One of the leading opportunities, representatives said, is Mountaineer NGL Storage LLC’s underground natural gas liquids (NGL) storage project in Monroe County, OH. Support has been growing in the private and public sectors for a storage hub in the region to help accommodate more petrochemical facilities like the ethane cracker Shell Chemical Appalachia LLC is constructing in western Pennsylvania.

Mountaineer, which hopes to have four 500,000 bbl NGL storage caverns in service by 4Q2018, has hit permitting snags in Ohio that it’s currently working through.

“It’s challenging for the state of Ohio because ODNR has never issued a permit for an ethane storage hub,” Chadsey said. “We’re admittedly starting from scratch here. We’re writing the book from day one. We can look to other states for best practices, but the real fear is that if we keep delaying this, these guys are just going to pick and move across the river” to West Virginia.
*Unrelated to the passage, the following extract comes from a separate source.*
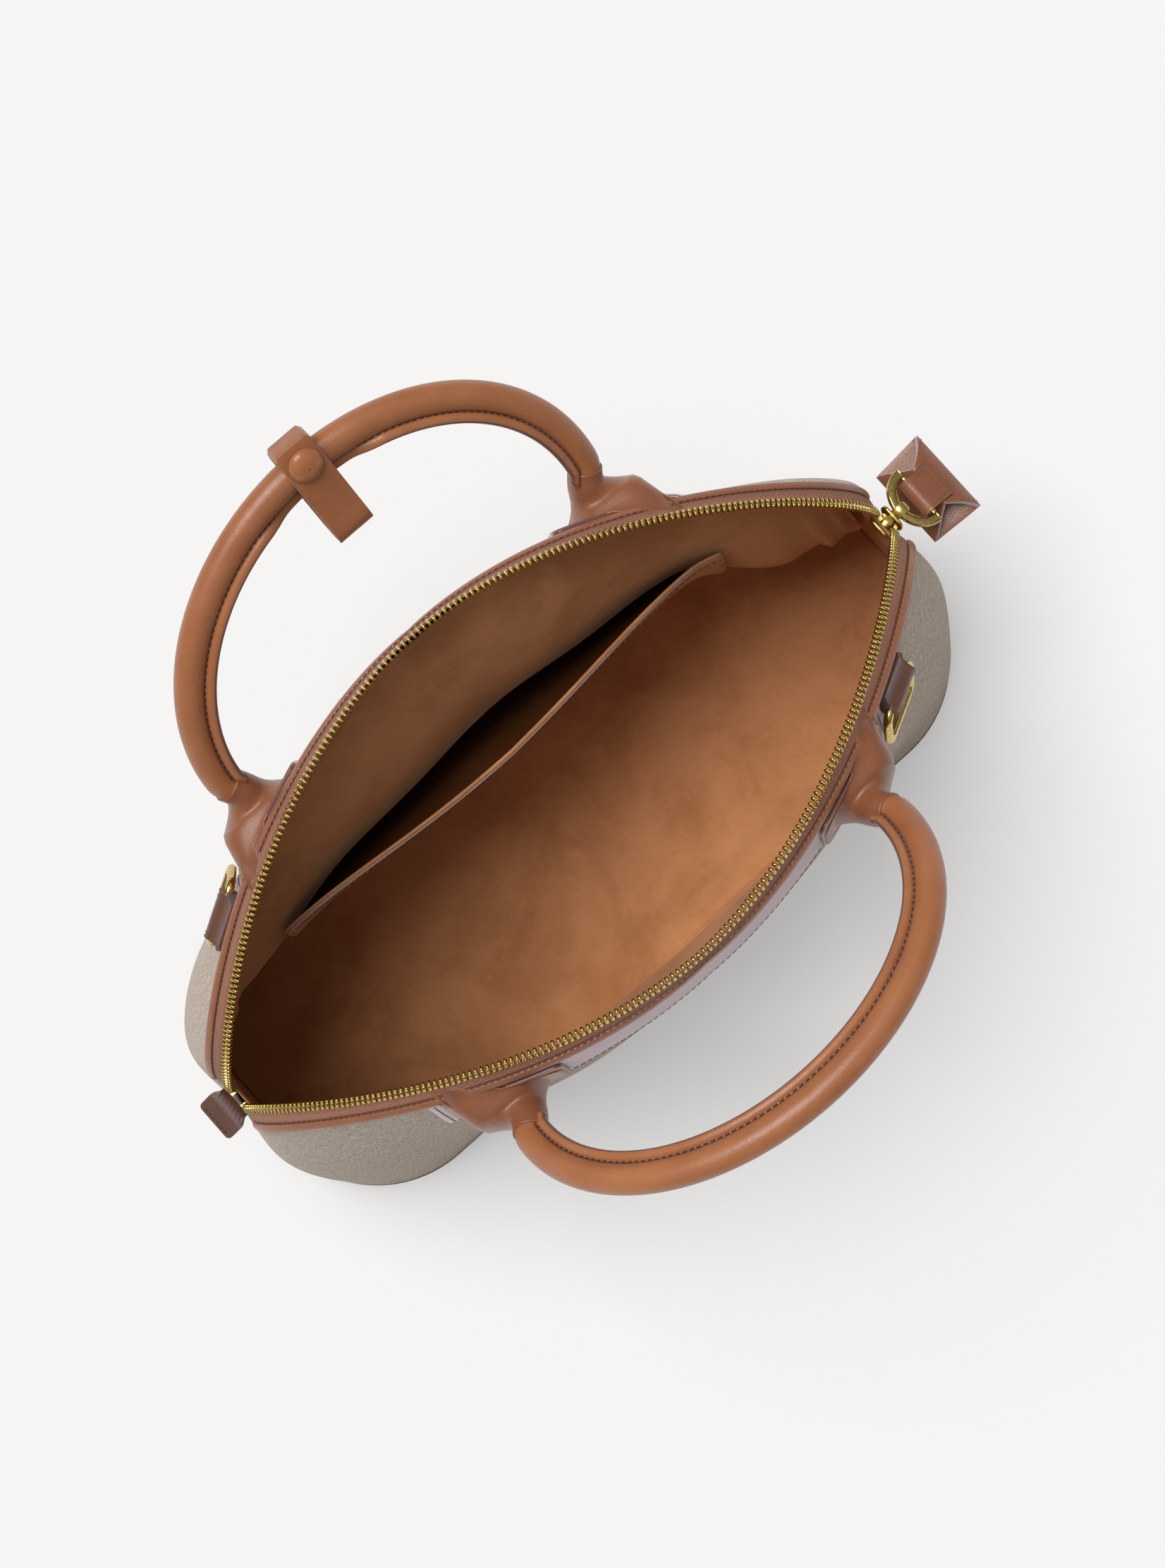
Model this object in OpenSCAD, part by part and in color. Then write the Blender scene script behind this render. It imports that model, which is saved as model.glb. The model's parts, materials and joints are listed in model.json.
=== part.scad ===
// Zip-top doctor bag with an open mouth, two rolled handles and a flared zip pull.
// +X points to the slider end, -Y is the front, +Z is up, and the origin is the
// middle of the base on the floor. All lengths are in millimetres.

/* [Body] */
// Length of the body at the base
body_length = 410; // [360:1:460]
// Depth of the body at the base
body_depth = 164; // [150:1:190]
// Radius of the base corners in plan
base_corner_r = 60; // [45:1:70]
// How far the sides belly out at half height
side_bulge = 9; // [4:0.5:14]
// Thickness of the canvas shell
canvas_t = 1.6; // [1.2:0.1:2.5]
// Thickness of the base panel
base_t = 2; // [1.5:0.1:3]
// Thickness of the stiff board inside the base
board_t = 2; // [1.5:0.1:3]
// Thickness of the suede lining
lining_t = 1; // [0.8:0.1:1.6]
// Free space between the shell and the lining
lining_gap = 2.5; // [2:0.1:4]

/* [Mouth] */
// Height of the tooth rows at the middle of the mouth
mouth_height = 235; // [215:1:260]
// Height of the tooth rows at the two tips
tip_height = 128; // [110:1:140]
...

The trade groups also said they have a wary eye trained on the rash of pipeline opposition that’s cropped up across the basin and in nearby states, such as New York. The groups said they plan to keep up the fight at the grassroots level to educate the public, support various projects throughout court proceedings and help their midstream members in any way they can as pipelines continue to face challenges at both the state and federal levels.

“It’s always a possible threat that makes the Appalachian states more burdensome to invest in,” Chadsey said of the environmental opposition. “What we want is a consistent and transparent regulatory structure serving our operators, whether they’re upstream, midstream or downstream. We’re competing with other Appalachian states for investment just like the Gulf Coast is.”